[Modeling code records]

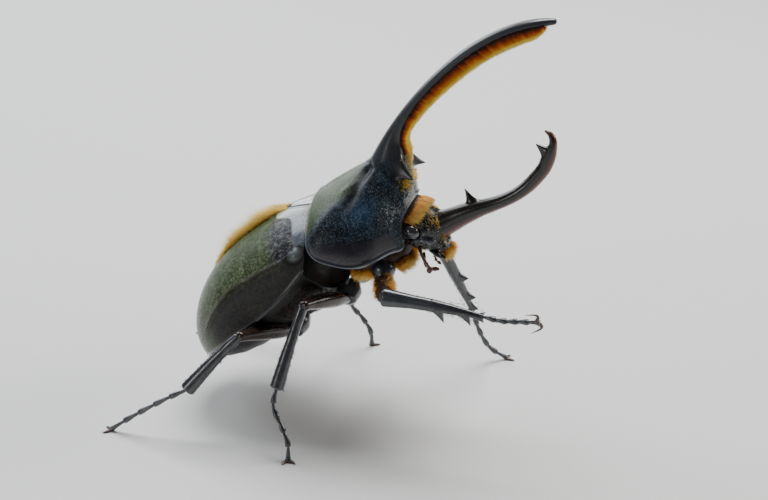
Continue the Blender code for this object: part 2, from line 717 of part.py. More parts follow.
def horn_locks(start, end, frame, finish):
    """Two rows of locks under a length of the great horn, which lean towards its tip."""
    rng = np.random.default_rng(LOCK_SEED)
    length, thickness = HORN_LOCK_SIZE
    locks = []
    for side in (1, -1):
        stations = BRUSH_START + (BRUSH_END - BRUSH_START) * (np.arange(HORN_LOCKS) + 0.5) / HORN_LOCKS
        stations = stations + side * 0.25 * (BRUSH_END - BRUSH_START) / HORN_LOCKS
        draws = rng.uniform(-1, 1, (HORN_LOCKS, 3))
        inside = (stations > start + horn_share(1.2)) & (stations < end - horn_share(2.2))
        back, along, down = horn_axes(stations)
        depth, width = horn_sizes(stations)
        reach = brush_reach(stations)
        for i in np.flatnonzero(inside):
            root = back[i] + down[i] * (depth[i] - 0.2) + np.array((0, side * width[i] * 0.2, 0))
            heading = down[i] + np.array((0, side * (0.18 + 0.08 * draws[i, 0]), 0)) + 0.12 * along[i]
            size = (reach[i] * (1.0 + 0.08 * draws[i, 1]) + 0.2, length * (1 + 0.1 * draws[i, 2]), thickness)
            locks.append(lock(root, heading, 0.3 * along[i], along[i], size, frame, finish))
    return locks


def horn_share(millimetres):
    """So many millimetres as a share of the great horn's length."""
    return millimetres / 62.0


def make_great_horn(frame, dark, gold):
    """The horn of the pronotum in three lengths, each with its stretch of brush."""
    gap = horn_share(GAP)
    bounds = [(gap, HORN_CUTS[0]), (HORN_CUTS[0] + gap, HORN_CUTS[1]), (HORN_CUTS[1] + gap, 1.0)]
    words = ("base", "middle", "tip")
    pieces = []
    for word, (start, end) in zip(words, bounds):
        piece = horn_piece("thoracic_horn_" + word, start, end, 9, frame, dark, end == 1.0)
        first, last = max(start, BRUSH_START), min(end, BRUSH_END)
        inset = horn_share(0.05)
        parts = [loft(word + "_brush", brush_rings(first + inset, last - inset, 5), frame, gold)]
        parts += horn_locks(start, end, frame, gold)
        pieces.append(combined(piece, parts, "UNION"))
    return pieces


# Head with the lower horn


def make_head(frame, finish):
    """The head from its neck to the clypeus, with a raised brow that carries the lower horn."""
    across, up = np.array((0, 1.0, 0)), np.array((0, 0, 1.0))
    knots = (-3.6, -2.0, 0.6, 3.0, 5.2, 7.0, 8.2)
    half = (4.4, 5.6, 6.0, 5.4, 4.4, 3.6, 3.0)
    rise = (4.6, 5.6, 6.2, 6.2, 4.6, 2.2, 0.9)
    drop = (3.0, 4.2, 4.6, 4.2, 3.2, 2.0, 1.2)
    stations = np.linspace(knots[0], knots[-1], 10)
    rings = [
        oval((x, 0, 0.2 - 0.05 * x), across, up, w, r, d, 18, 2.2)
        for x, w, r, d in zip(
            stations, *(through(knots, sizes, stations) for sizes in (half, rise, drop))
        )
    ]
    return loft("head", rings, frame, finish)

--

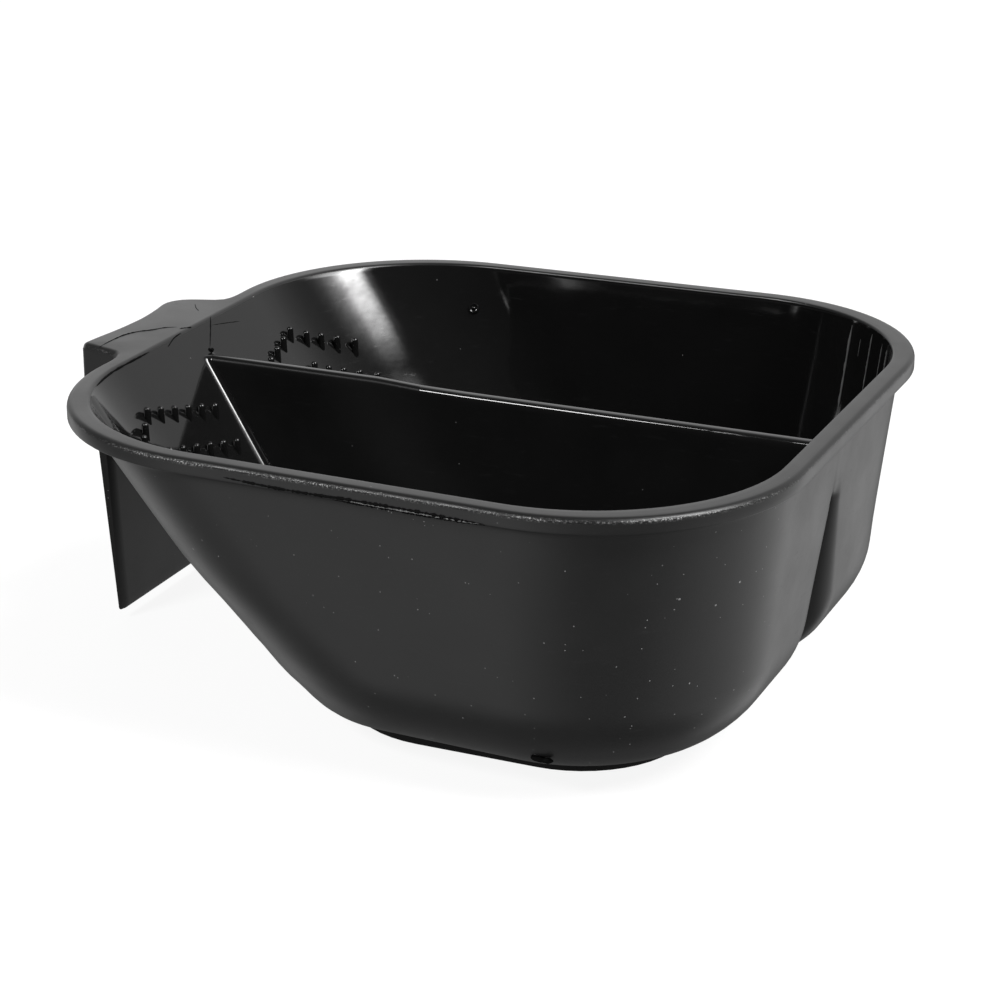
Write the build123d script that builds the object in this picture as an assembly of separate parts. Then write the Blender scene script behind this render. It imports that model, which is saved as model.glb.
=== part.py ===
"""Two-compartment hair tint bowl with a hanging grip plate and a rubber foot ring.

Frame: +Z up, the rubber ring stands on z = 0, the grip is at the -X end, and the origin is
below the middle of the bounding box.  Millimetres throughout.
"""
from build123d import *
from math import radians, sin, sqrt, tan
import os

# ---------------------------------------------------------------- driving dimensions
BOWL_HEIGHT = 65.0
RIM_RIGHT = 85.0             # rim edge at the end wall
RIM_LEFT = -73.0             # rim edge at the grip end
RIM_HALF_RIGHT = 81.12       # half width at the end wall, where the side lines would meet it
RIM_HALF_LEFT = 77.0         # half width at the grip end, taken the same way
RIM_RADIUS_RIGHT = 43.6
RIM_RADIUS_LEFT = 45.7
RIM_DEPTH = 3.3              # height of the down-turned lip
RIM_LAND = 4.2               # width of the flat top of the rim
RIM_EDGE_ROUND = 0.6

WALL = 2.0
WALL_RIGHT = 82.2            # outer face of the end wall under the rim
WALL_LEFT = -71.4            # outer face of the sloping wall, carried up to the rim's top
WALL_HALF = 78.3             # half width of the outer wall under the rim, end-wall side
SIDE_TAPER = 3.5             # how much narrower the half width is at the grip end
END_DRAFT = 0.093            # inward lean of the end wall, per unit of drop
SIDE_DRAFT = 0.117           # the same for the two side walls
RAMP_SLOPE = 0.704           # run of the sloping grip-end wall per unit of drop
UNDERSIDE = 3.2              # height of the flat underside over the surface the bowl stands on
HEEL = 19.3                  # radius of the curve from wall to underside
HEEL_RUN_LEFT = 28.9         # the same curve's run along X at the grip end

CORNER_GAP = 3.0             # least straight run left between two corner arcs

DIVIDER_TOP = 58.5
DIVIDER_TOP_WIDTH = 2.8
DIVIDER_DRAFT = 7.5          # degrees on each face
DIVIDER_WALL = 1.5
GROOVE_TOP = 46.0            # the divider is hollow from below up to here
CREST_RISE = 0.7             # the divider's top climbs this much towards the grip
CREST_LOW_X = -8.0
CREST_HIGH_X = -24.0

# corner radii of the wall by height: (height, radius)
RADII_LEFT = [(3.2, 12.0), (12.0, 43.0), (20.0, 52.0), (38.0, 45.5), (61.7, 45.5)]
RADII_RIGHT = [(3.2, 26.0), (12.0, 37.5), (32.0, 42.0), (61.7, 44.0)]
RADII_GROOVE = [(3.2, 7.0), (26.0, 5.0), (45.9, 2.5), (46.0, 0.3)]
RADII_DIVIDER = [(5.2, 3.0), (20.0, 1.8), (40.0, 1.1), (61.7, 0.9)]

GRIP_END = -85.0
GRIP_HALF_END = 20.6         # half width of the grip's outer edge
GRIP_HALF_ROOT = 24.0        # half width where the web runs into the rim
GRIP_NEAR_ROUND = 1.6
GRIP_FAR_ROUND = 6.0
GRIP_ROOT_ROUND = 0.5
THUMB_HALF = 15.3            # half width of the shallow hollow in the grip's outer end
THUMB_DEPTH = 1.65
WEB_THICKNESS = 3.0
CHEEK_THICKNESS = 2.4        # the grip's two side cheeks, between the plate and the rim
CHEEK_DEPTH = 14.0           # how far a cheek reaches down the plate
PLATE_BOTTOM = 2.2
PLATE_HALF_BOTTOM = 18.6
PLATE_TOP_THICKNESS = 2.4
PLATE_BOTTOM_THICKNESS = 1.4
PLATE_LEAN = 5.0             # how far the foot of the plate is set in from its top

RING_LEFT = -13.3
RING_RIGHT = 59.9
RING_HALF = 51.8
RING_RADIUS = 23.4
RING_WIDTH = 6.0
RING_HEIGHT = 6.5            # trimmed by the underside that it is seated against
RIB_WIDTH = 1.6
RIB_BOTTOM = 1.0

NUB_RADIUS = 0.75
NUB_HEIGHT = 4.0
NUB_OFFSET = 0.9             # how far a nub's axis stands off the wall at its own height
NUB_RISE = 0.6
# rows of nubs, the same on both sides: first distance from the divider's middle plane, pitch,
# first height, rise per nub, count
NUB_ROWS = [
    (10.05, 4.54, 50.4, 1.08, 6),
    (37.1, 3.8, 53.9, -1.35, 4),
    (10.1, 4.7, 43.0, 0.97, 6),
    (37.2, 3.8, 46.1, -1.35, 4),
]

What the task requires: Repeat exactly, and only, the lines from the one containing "Continue the Blender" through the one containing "return millimetres / 62.0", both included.

Expected answer:
Continue the Blender code for this object: part 2, from line 717 of part.py. More parts follow.
def horn_locks(start, end, frame, finish):
    """Two rows of locks under a length of the great horn, which lean towards its tip."""
    rng = np.random.default_rng(LOCK_SEED)
    length, thickness = HORN_LOCK_SIZE
    locks = []
    for side in (1, -1):
        stations = BRUSH_START + (BRUSH_END - BRUSH_START) * (np.arange(HORN_LOCKS) + 0.5) / HORN_LOCKS
        stations = stations + side * 0.25 * (BRUSH_END - BRUSH_START) / HORN_LOCKS
        draws = rng.uniform(-1, 1, (HORN_LOCKS, 3))
        inside = (stations > start + horn_share(1.2)) & (stations < end - horn_share(2.2))
        back, along, down = horn_axes(stations)
        depth, width = horn_sizes(stations)
        reach = brush_reach(stations)
        for i in np.flatnonzero(inside):
            root = back[i] + down[i] * (depth[i] - 0.2) + np.array((0, side * width[i] * 0.2, 0))
            heading = down[i] + np.array((0, side * (0.18 + 0.08 * draws[i, 0]), 0)) + 0.12 * along[i]
            size = (reach[i] * (1.0 + 0.08 * draws[i, 1]) + 0.2, length * (1 + 0.1 * draws[i, 2]), thickness)
            locks.append(lock(root, heading, 0.3 * along[i], along[i], size, frame, finish))
    return locks


def horn_share(millimetres):
    """So many millimetres as a share of the great horn's length."""
    return millimetres / 62.0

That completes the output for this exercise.